It’s safe to say that no one celebrates 90th birthdays quite like the Cmarik family.
To honor George Cmarik, former University of Illinois assistant professor in animal sciences, his daughter organized a student internship gift to commemorate his special day.
“My dad didn’t really ‘need’ anything for his birthday,” said Joan Cmarik Nelson, George’s daughter. “Our family (me, my aunt, and cousins) wanted to do something unique by helping someone in his name and settled upon providing a student with an internship experience at the Dixon Springs Agricultural Center. My dad worked for the U of I for 41 years. He’s supported a lot of charities, but his real dedication was serving the people of the region through his work at Dixon Springs.”
Whether her father was pulling a calf or breeding cows, Joan learned a lot about life by accompanying him to Dixon Springs.
“You can learn so much from hands-on experience,” Nelson said. “We wanted to provide students with this opportunity outside of the classroom to help them make informed decisions about their future career path.”

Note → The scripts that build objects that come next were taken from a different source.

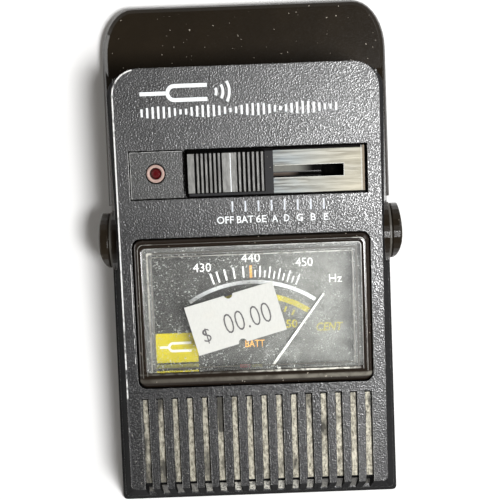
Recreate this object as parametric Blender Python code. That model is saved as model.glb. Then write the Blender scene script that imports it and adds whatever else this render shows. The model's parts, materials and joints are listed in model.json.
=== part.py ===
"""Needle-meter guitar tuner with a folding tilt stand, modelled as an assembly.

World frame: +X to the right, +Y towards the top end, +Z out of the front panel.
The tuner lies on its back on its feet, so z = 0 is the surface it rests on.
The front panel is tilted, so what is fitted to it hangs from the empty
"panel_frame": there z = 0 is the panel's surface and -z goes into the case.
"""
from math import atan2, ceil, cos, pi, radians, sin, sqrt, tan

import bmesh
import bpy
from mathutils import Matrix, Vector

MM = 0.001

# ---- driving dimensions ----
GAP = 0.3 * MM                  # clearance where two pieces meet
FOOT_HEIGHT = 0.8 * MM
BODY_LENGTH = 123.5 * MM        # bottom edge to the stand's far edge
BASE_HALF_WIDTH = 34.85 * MM
BASE_TOP_Y = 46.2 * MM          # foot of the case's top wall
PANEL_HALF_WIDTH = 30.7 * MM
PANEL_BOTTOM_Y = -54.4 * MM
PANEL_TOP_Y = 45.0 * MM
PANEL_TILT = radians(3.75)
PANEL_MID_Z = 23.0 * MM         # panel height over the origin
SPLIT_Z = 7.0 * MM              # where front and rear shell part
WALL = 2.0 * MM
PANEL_THICKNESS = 2.4 * MM
REAR_FLOOR = 1.8 * MM
TOP_CORNER = 6.0 * MM
BOTTOM_CORNER = 1.0 * MM

PIVOT_Y = 5.1 * MM
PIVOT_Z = 10.2 * MM
HUB_RADIUS = 7.4 * MM
BARREL_RADIUS = 9.2 * MM        # round back of the case between the stand's arms
STAND_TOP_Z = 5.0 * MM
STAND_NEAR_Y = 13.3 * MM
STAND_HALF_WIDTH = 35.0 * MM
STAND_CORNER = (8.0 * MM, 12.0 * MM)
ARM_INNER_X = 30.3 * MM
SIDE_WALL_X = 29.1 * MM          # inner face of the case beside the arms
ARM_FLARE = 0.18                # how far the arm leans in per unit of height
HUB_OUTER_X = 33.2 * MM
CAP_RADIUS = 6.65 * MM
CAP_OUTER_X = 36.3 * MM
STEP_Y = -0.9 * MM              # the deep lower half of the back starts here

RECESS = (-27.5 * MM, 27.65 * MM, 14.85 * MM, 26.3 * MM)
RECESS_DEPTH = 2.3 * MM
LED_AT = (-21.4 * MM, 20.9 * MM)
LED_PLATE_END = -15.1 * MM
COVER_PLATE_START = -14.5 * MM
SLOT = (-10.8 * MM, 22.2 * MM, 18.9 * MM, 21.7 * MM)
KNOB = (-13.95 * MM, 3.9 * MM, 16.1 * MM, 25.5 * MM)
KNOB_STEM = (-8.6 * MM, -1.6 * MM, 19.2 * MM, 21.4 * MM)
RIDGES_PER_SIDE = 6

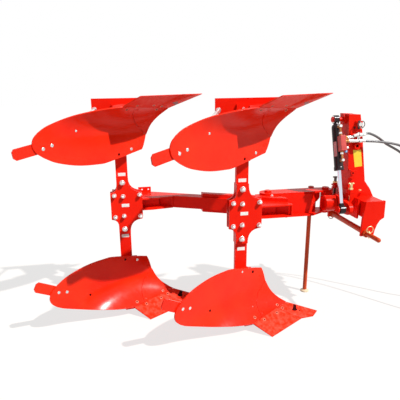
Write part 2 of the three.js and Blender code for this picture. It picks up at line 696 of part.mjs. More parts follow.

Kim Meenen, U of I College of ACES Director of Development, was excited to help the Cmarik family make their dream of a four-week student internship a reality. Perhaps one of the best rewards for Meenen was watching the successful match of the family with 22-year-old U of I student Hilary Levitin.
Levitin and Cmarik both grew up in Chicago and entered into the field of animal science with little to no hands-on experience working with production animals, Meenen said.
Cmarik grew up in the city, but he spent a few summers with family friends on an Iowa farm where he realized his passion for animal agriculture. He began attending the U of I in 1940 before serving in the Army Air Corps during World War II. He later returned to finish his bachelor’s and master’s degrees.
Levitin said, “I grew up in the city with a dog and lots of frogs. I’ve always wanted to be a veterinarian, and my high school anatomy and physiology class made me even more confident I was on the right track. I’m definitely the black sheep of the family – no one in my family shares my passion for animal science.”
She received her bachelor’s degree in animal science in May 2010 and is now working at a vet clinic preparing to apply to veterinary school. To gain more experience working with animals, Levitin eagerly accepted the Cmarik internship at Dixon Springs.
“Working at Dixon Springs was an eye-opening experience,” Levitin said. “For four weeks, I had no TV, no internet, and no cell phone. One morning an area farmer knocked on my door at 4:30 a.m. just to see if I was o.k. I wasn’t used to that kind of an atmosphere, but I really liked it.”
A typical internship day began at 6 a.m. feeding and providing daily care for Dixon Springs’ 1,000-cow herd. From processing baby calves to monitoring health, Levitin quickly learned how to do all of the daily chores on her own. She also helped move cattle from pasture to pasture and learned how to take blood samples.
“I remember the first day I had to lift feed buckets,” Levitin said. “I knew right away I had to toughen up. Frank Ireland, my supervisor, and the farm workers were excellent teachers. They encouraged me, made me do the same chores they did, and showed me I could do more than I thought I could. They have hard jobs and I respect them greatly.”
Ireland, research animal scientist at the Dixon Springs Agricultural Center, said Levitin was not only a hard worker but also helped motivate his staff.
“Seeing the excitement of students like Hilary who want to pursue a future in animal agriculture stimulates our staff to do an even better job,” Ireland said. “I admire her diligence in finding ways to gain experience with animals that she had not worked with before.”
Ireland introduced Levitin and Cmarik over lunch in Cmarik’s hometown of Paducah, Ky., during the internship and pointed out their similar Chicago roots.
“It was not a requirement but a bonus that she was from Chicago too,” Cmarik said. “I hope this internship experience benefits Hilary in the future. It was a pleasure to meet her and be a small part of her future in animal science.”
Levitin said it was inspiring to meet Cmarik and listen to his stories.
“This was an extremely unique and genuinely kind gift,” Levitin said. “I’m a struggling student and simply can’t afford to take a non-paid internship. I will always be appreciative that they found the means to make it happen. I hope I can give back someday to something I’m that passionate about.”
Nelson said one of the most rewarding aspects of her father’s career was helping students succeed.
“Benefiting a U of I student’s life is the perfect way to celebrate my father’s life,” she said.